I've created a patch for pageinspect that allows to see data stored in the
tuple.This patch has two main purposes:
1. Practical: Make manual DB recovery more simple
To what are you referring to in this case? Manual manipulation of
on-disk data manually?
Yes, when DB is broken for example
b) I have plenty of sanity check while reading parsing that tuple, for
this
function I've changed error level from ERROR to WARNING. This function
will
allow to write proper tests that all these checks work as they were
designed (I hope to write these tests sooner or later)+ ereport(inter_call_data->error_level, + (errcode(ERRCODE_DATA_CORRUPTED), + errmsg("Data corruption: Iterating over tuple data reached out of actual tuple size"))); I don't think that the possibility to raise a WARNING is a good thing in those code paths.
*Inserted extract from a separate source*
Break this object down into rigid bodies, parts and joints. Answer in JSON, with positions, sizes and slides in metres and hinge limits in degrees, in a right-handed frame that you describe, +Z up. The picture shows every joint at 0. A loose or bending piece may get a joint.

If data is corrupted this may crash, and I am not sure that anybody would want that even for educational purposes.
Hm... I considered _heap_page_items really very dangerous function, with big
red "Do not call it if you not sure what are you doing" warning. Reading data
with not proper attribute descriptor is dangerous any way. But when I wrote
that code, I did not have that checks at first, and it was really interesting
to subst one data with another and see what will happen. And I thought that
may be other explorers will like to do the same. And it is really possible
only in warning mode. So I left warnings only in _heap_page_items, and set
errors for all other cases.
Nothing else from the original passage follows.